Côté granulats, la production gagne 1,6 % sur le mois de janvier, le volume 7,6 % par rapport à février 2021. Si on ne se concentre que sur les deux premiers mois de 2022, la production enregistre +3,5 % sur un an et +10,5 % en cumul sur les douze derniers mois glissants. Cependant, elle recule de 1,1 %, comparé aux douze mois de 2019 à 2020. L’activité de décembre à février progresse de 3,8 % face à celle des trois mois précédents, voire de 1,7 % au regard de la même période d’il y a un an.
Ce premier bimestre de 2022 semble par ailleurs clément pour l’activité BPE, qui progresse de 4,1 % par rapport à 2021. Le cumul sur douze mois affiche +11,3 % en glissement annuel, mais seulement +0,6 % par rapport aux douze mois précédents, donc avant la pandémie. Pourtant, les livraisons de février chutent légèrement (-1,2 %) comparé à janvier, mais restent au-dessus des niveaux de février 2021 (+6,9 %). La stabilité est constatée dans les cubages produits de décembre et février, comparé aux trois mois précédents (-0,4 %). Ces derniers restent sur une tendance haussière sur l’année (+1,1 %).
Des démarrages de chantiers toujours au ralenti…
Pour autant, la reprise de l’activité des matériaux de construction ne signifie pas pour autant une stabilité du secteur de la construction, surtout face à la guerre en Ukraine.
Dommage, quand on sait qu'une dernière enquête menée en mars par l’INSEE annonçait un très grand nombre de carnets de commandes, plus précisément 9,7 mois dans le gros œuvre, soit quasiment 3,5 mois de plus qu’en moyenne sur longue période. Et bien que le logement progresse de 6,8 % sur ce mois de février, porté par l'individuel (+29,8 %), cela s’explique par une anticipation de la RE2020, alors que les mises en chantiers sont en repli de -3,9 % sur la même période.
Un démarrage notamment ralenti par les tensions dans l’approvisionnement, ravivées par les tensions géopolitiques. « Le conflit en Ukraine vient renforcer ces tendances, ajoutant d’un côté une dimension énergétique à la résurgence inflationniste déjà̀ à l’œuvre depuis plusieurs mois et, de l’autre, un degré́ d’incertitude dans la confiance des agents économiques. Si l’activité s’est plutôt bien tenue pour les granulats et le BPE en janvier-février, les mois qui suivent seront décisifs pour jauger l’impact de ces nouveaux facteurs sur l’activité́ à venir », commente ainsi l’Unicem.

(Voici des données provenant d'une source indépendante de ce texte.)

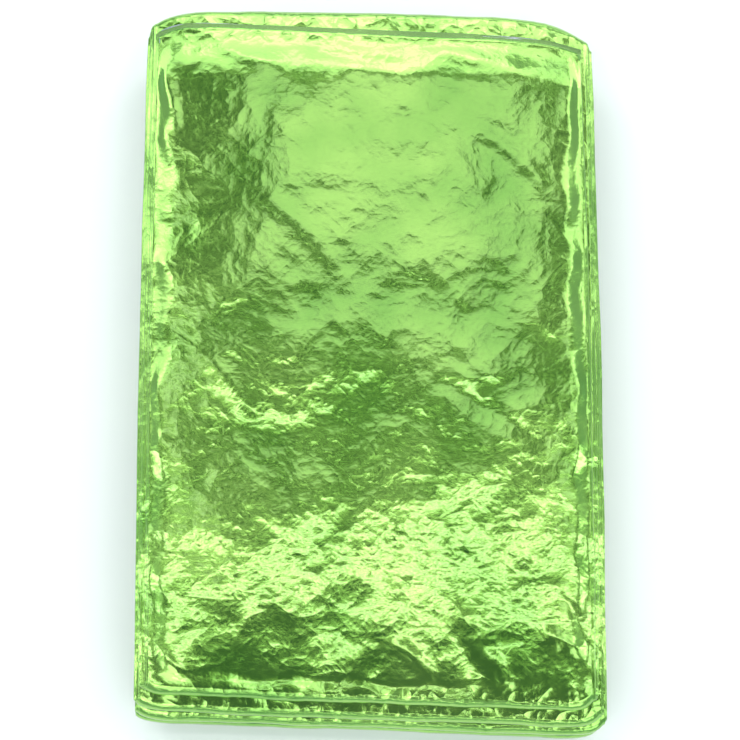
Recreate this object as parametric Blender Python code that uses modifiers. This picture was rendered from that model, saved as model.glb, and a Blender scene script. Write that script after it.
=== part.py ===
"""An emergency foil blanket, folded into a flat packet.

The sheet is folded side to side into a band of many plies, and the band is folded back and forth along Y.
Each layer here is the whole band, so the section shows thirteen layers and twelve turned ends.
Odd layers, counted from the bottom, run away from the front end. The last one ends in a free edge on top.
Metres, +Z up. The origin is on the floor under the middle of the packet.
"""

import math
from collections import namedtuple

import bmesh
import bpy

MM = 0.001

# The flat sheet, and the counts that it is folded by
CUT_WIDTH = 1600 * MM
CUT_LENGTH = 2100 * MM
LAYER_COUNT = 13
PLY_COUNT = 26

# The packet that these folds give. It is longer than its mean layer, because the layers are uneven.
UNEVENNESS = 2.8 * MM
MEAN_LAYER_LENGTH = CUT_WIDTH / LAYER_COUNT
PACKET_LENGTH = MEAN_LAYER_LENGTH + UNEVENNESS
BAND_WIDTH = CUT_LENGTH / PLY_COUNT
BAND_THICKNESS = 1.15 * MM
LAYER_GAP = 0.3 * MM
PITCH = BAND_THICKNESS + LAYER_GAP

# How far the middle of the top layer rises over its rim, and the powers that shape the rise
CROWN = 1.8 * MM
CROWN_POWER_ACROSS = 3
CROWN_POWER_ALONG = 6

# How much further in each side stands at the packet's ends than halfway along it
WAIST = 0.6 * MM

# How finely the faces follow the form
STEPS_ACROSS = 12
STEPS_ALONG_LAYER = 6
STEPS_ROUND_TURN = 6
SHARP_ANGLE = math.radians(50)

# The three kinds of end seen from above: how much each slopes back per metre to the right, how far its corners
# are pushed in, and how sharp they are. A higher power keeps the push closer to the corner. Millimetres.
End = namedtuple("End", "slope left_push left_power right_push right_power")
FAR_END = End(slope=0.018, left_push=2.4, left_power=13, right_push=4.3, right_power=6)
FREE_EDGE = End(slope=0.046, left_push=2.2, left_power=13, right_push=1.6, right_power=8)
NEAR_END = End(slope=0.037, left_push=0.8, left_power=28, right_push=2.0, right_power=26)

# How far in from the near end the bottom layer starts
START_IN = 1.2

# From the bottom up: how far each layer stands in at its left and right sides and at the end it runs to, and how
# far its far end swings to the right. Millimetres. The last end is the free edge on top.
Layer = namedtuple("Layer", "left_in right_in end_in swing")
LAYERS = (
    Layer(left_in=1.7, right_in=1.5, end_in=3.4, swing=0.1),
    Layer(left_in=0.9, right_in=1.1, end_in=2.0, swing=-0.2),
    Layer(left_in=0.8, right_in=0.4, end_in=2.4, swing=0.2),
    Layer(left_in=0.3, right_in=0.6, end_in=0.8, swing=0.0),
    Layer(left_in=0.5, right_in=0.3, end_in=1.7, swing=-0.2),
    Layer(left_in=0.0, right_in=0.4, end_in=0.0, swing=0.2),
    Layer(left_in=0.2, right_in=0.2, end_in=1.0, swing=0.1),
    Layer(left_in=0.0, right_in=0.3, end_in=0.3, swing=-0.1),
    Layer(left_in=0.4, right_in=0.2, end_in=0.5, swing=-0.2),
    Layer(left_in=0.4, right_in=0.6, end_in=1.5, swing=0.2),
    Layer(left_in=0.9, right_in=0.8, end_in=0.0, swing=-0.1),
    Layer(left_in=1.4, right_in=1.6, end_in=4.0, swing=0.2),
    Layer(left_in=2.3, right_in=2.6, end_in=3.4, swing=-0.2),
)

FOIL_COLOUR = (0.34, 0.52, 0.08, 1.0)
FOIL_ROUGHNESS = 0.28
FOIL_METALLIC = 1.0


def clear_scene():
    for obj in list(bpy.data.objects):
        bpy.data.objects.remove(obj, do_unlink=True)


def layer_height(index, across, along):
    """The height of a layer's middle. across and along run from -1 to 1 over the packet."""
    rise = (1 - abs(across) ** CROWN_POWER_ACROSS) * (1 - min(abs(along), 1) ** CROWN_POWER_ALONG)
    return BAND_THICKNESS / 2 + index * PITCH + CROWN * rise * index / (LAYER_COUNT - 1)


def side_place(index, across, along):
    """Where a point of the layer stands along X."""
    layer = LAYERS[index]
    inset = layer.right_in * max(across, 0) - layer.left_in * max(-across, 0)
    return across * (BAND_WIDTH / 2 - WAIST * along ** 2) + (layer.swing * along - inset) * MM


def end_place(kind, outward, inset, across):
    """Where a turned or free end stands along Y, for one column."""
    if across < 0:
        push = kind.left_push * (-across) ** kind.left_power
    else:
        push = kind.right_push * across ** kind.right_power
    return outward * (PACKET_LENGTH / 2 - (push + inset) * MM) - kind.slope * across * BAND_WIDTH / 2


def spread(step, steps):
    """Even steps drawn towards both ends, from -1 to 1."""
    return math.sin(math.pi / 2 * (2 * step / steps - 1))


def layer_point(index, across, y):
    along = y / (PACKET_LENGTH / 2)
    return (side_place(index, across, along), y, layer_height(index, across, along))


def turn_points(index, across, y, outward):
    """The half circle from one layer up to the next, without its two ends."""
    low = layer_point(index, across, y)
    high = layer_point(index + 1, across, y)
    points = []
    for step in range(1, STEPS_ROUND_TURN):
        angle = math.pi * step / STEPS_ROUND_TURN
        share = (1 - math.cos(angle)) / 2
        reach = (high[2] - low[2]) / 2 * math.sin(angle)
        x = low[0] + (high[0] - low[0]) * share
        points.append((x, y + outward * reach, low[2] + (high[2] - low[2]) * share))
    return points


def fold_line(across):
    """The middle of the band in one column, as (x, y, z) points from the end below to the free edge on top."""
    points = []
    start = end_place(NEAR_END, -1, START_IN, across)
    for index, layer in enumerate(LAYERS):
        outward = 1 if index % 2 == 0 else -1
        last = index == LAYER_COUNT - 1
        if last:
            end = end_place(FREE_EDGE, outward, layer.end_in, across)
        else:
            kind = FAR_END if outward > 0 else NEAR_END
            turn_reach = (PITCH + BAND_THICKNESS) / 2
            end = end_place(kind, outward, layer.end_in, across) - outward * turn_reach
        for step in range(STEPS_ALONG_LAYER + 1):
            share = (spread(step, STEPS_ALONG_LAYER) + 1) / 2
            points.append(layer_point(index, across, start + (end - start) * share))
        if not last:
            points.extend(turn_points(index, across, end, outward))
        start = end
    return points


def foil_material():
    material = bpy.data.materials.new("gold_foil")
    material.use_nodes = True
    shader = material.node_tree.nodes["Principled BSDF"]
    shader.inputs["Base Color"].default_value = FOIL_COLOUR
    shader.inputs["Roughness"].default_value = FOIL_ROUGHNESS
    shader.inputs["Metallic"].default_value = FOIL_METALLIC
    return material


def folded_blanket(collection):
    """A flat grid laid along the folds, then given the band's thickness."""
    columns = [fold_line(spread(step, STEPS_ACROSS)) for step in range(STEPS_ACROSS + 1)]
    rows = len(columns[0])
    flat = bmesh.new()
    bmesh.ops.create_grid(flat, x_segments=STEPS_ACROSS, y_segments=rows - 1, size=1)
    for vertex in flat.verts:
        column = round((vertex.co.x + 1) / 2 * STEPS_ACROSS)
        row = round((vertex.co.y + 1) / 2 * (rows - 1))
        vertex.co = columns[column][row]
    mesh = bpy.data.meshes.new("foil_blanket")
    flat.to_mesh(mesh)
    flat.free()
    mesh.materials.append(foil_material())
    blanket = bpy.data.objects.new("foil_blanket", mesh)
    collection.objects.link(blanket)
    thickness = blanket.modifiers.new("band thickness", "SOLIDIFY")
    thickness.thickness = BAND_THICKNESS
    thickness.offset = 0
    thickness.use_even_offset = True
    mesh.shade_smooth()
    mesh.set_sharp_from_angle(angle=SHARP_ANGLE)
    return blanket


def stand_on_origin(blanket):
    """Moves the packet so that the middle of its box is over the origin."""
    bpy.context.view_layer.update()
    corners = blanket.evaluated_get(bpy.context.evaluated_depsgraph_get()).bound_box
    for axis in (0, 1):
        places = [corner[axis] for corner in corners]
        blanket.location[axis] = -(min(places) + max(places)) / 2
    blanket.location[2] = -min(corner[2] for corner in corners)
    bpy.context.view_layer.update()


def main():
    clear_scene()
    collection = bpy.data.collections.new("emergency_foil_blanket")
    bpy.context.scene.collection.children.link(collection)
    stand_on_origin(folded_blanket(collection))


main()
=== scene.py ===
"""The looks of a folded emergency foil blanket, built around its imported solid. Metres, +Z up.

The whole sheet is modelled as it is folded. It is folded in half with the gold side out, then back and forth
into a band of thirteen double plies, and the band is folded back and forth into thirteen layers.
"""

import math
from collections import namedtuple

import bpy
import numpy as np
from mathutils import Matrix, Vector


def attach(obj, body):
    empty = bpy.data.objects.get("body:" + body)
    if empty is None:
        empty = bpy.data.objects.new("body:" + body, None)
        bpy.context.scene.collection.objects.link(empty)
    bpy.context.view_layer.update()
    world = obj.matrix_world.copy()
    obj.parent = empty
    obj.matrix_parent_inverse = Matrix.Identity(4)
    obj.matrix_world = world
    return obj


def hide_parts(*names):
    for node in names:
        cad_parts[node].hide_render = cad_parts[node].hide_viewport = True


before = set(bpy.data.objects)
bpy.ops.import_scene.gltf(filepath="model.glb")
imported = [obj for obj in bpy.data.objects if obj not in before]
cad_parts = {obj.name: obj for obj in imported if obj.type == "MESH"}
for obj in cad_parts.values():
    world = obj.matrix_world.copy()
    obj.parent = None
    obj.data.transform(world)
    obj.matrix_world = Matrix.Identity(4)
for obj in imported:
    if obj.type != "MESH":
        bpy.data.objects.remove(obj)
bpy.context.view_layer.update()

MM = 0.001

# The flat sheet and how it is folded
CUT_WIDTH = 1.6
CUT_LENGTH = 2.1
LAYERS_HIGH = 13
DOUBLE_PLIES = 13

# The packet's sizes, as in the solid that this piece stands for. Only the band is thicker, by 0.1 mm, so that
# less of a gap shows between the layers.
BAND_WIDTH = CUT_LENGTH / 2 / DOUBLE_PLIES
UNEVENNESS = 2.8 * MM
MEAN_LAYER_LENGTH = CUT_WIDTH / LAYERS_HIGH
PACKET_LENGTH = MEAN_LAYER_LENGTH + UNEVENNESS
PITCH = 1.45 * MM
BAND_THICKNESS = 1.25 * MM
PLY_PITCH = BAND_THICKNESS / DOUBLE_PLIES
PLY_OFFSET = 0.2 * PLY_PITCH
CROWN = 1.8 * MM
CROWN_POWER_ACROSS = 3
CROWN_POWER_ALONG = 6
WAIST = 0.6 * MM

# The three kinds of end seen from above, as in the solid. Millimetres, and slopes in metres per metre.
End = namedtuple("End", "slope left_push left_power right_push right_power")
FAR_END = End(slope=0.018, left_push=2.4, left_power=13, right_push=4.3, right_power=6)
FREE_EDGE = End(slope=0.046, left_push=2.2, left_power=13, right_push=1.6, right_power=8)
NEAR_END = End(slope=0.037, left_push=0.8, left_power=28, right_push=2.0, right_power=26)
START_IN = 1.2

# The layers from the bottom up, as in the solid. Millimetres.
Layer = namedtuple("Layer", "left_in right_in end_in swing")
LAYERS = (
    Layer(left_in=1.7, right_in=1.5, end_in=3.4, swing=0.1),
    Layer(left_in=0.9, right_in=1.1, end_in=2.0, swing=-0.2),
    Layer(left_in=0.8, right_in=0.4, end_in=2.4, swing=0.2),
    Layer(left_in=0.3, right_in=0.6, end_in=0.8, swing=0.0),
    Layer(left_in=0.5, right_in=0.3, end_in=1.7, swing=-0.2),
    Layer(left_in=0.0, right_in=0.4, end_in=0.0, swing=0.2),
    Layer(left_in=0.2, right_in=0.2, end_in=1.0, swing=0.1),
    Layer(left_in=0.0, right_in=0.3, end_in=0.3, swing=-0.1),
    Layer(left_in=0.4, right_in=0.2, end_in=0.5, swing=-0.2),
    Layer(left_in=0.4, right_in=0.6, end_in=1.5, swing=0.2),
    Layer(left_in=0.9, right_in=0.8, end_in=0.0, swing=-0.1),
    Layer(left_in=1.4, right_in=1.6, end_in=4.0, swing=0.2),
    Layer(left_in=2.3, right_in=2.6, end_in=3.4, swing=-0.2),
)
TOP_LAYER = LAYERS_HIGH - 1
TOP_PLY = DOUBLE_PLIES - 1

# How unevenly the folded edges lie. Millimetres, but for the waves, powers and shares, and for the curl,
# which is in ply pitches.
FOLD_JITTER = 0.16
FOLD_WANDER = 0.13
WANDER_LENGTHS = (61.0, 27.0, 11.0)
LIP_ROUNDING = 0.42
END_SLIP = 0.25
END_SLIP_WAVE = 4.1
END_SLIP_WAVE_SHARE = 0.4
END_STEP = 0.08
END_SQUEEZE = 0.65
END_SQUEEZE_REACH = 5.0
EDGE_LIFT = 0.12
EDGE_LIFT_REACH = 3.0
EDGE_LIFT_POWER = 4
EDGE_LIFT_WAVES = (5.3, 2.1)
EDGE_LIFT_PHASE = 0.8
EDGE_CURL = 0.5
TURN_RIPPLE = 0.24
TURN_SWAY = 0.07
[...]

Les conditions ne sont guère mieux dans les travaux publics qui, après un mois de janvier marqué par le rebond, laissent place à un recul du volume de travaux en février sur un an (-3,1 %). Bonne nouvelle cependant : une hausse de 0,6 % du cumul janvier-février sur un an.
Mais la demande tarde « encore à se raffermir, notamment du côté de la clientèle publique », déplore l’Unicem. Et ce malgré des investissements des collectivités locales déployées (trésoreries saines, crédits du Plan de Relance en attente de déploiement, échéances électorales passées, besoins en infrastructures...). L’imprévisibilité des coûts des travaux publics, renforcée par les pénuries et l’inflation, brouillent cependant cet élan.
« Si c’est une bonne nouvelle pour les entreprises qui ne supporteront pas seules les surcoûts, l’effet d’une révision à la baisse des volumes de travaux finalement réalisés semble inévitable », avance l’Unicem.
« Dans ce contexte, la demande de BPE pourrait au mieux rester stable en 2022. En effet, les chantiers commencés et permis accordés en 2021 devraient se finaliser et se concrétiser en 2022, avec retards et surcoûts potentiels, les autorisations dans le segment de l’individuel étant traditionnellement peu sujettes à annulation. Côté granulats, l’ajustement de la demande de travaux face aux devis plus chers reste à ce jour incertain dans son ampleur ; la hausse de +1 % en volume initialement prévue apparaît en tout cas déjà compromise », conclut l'union.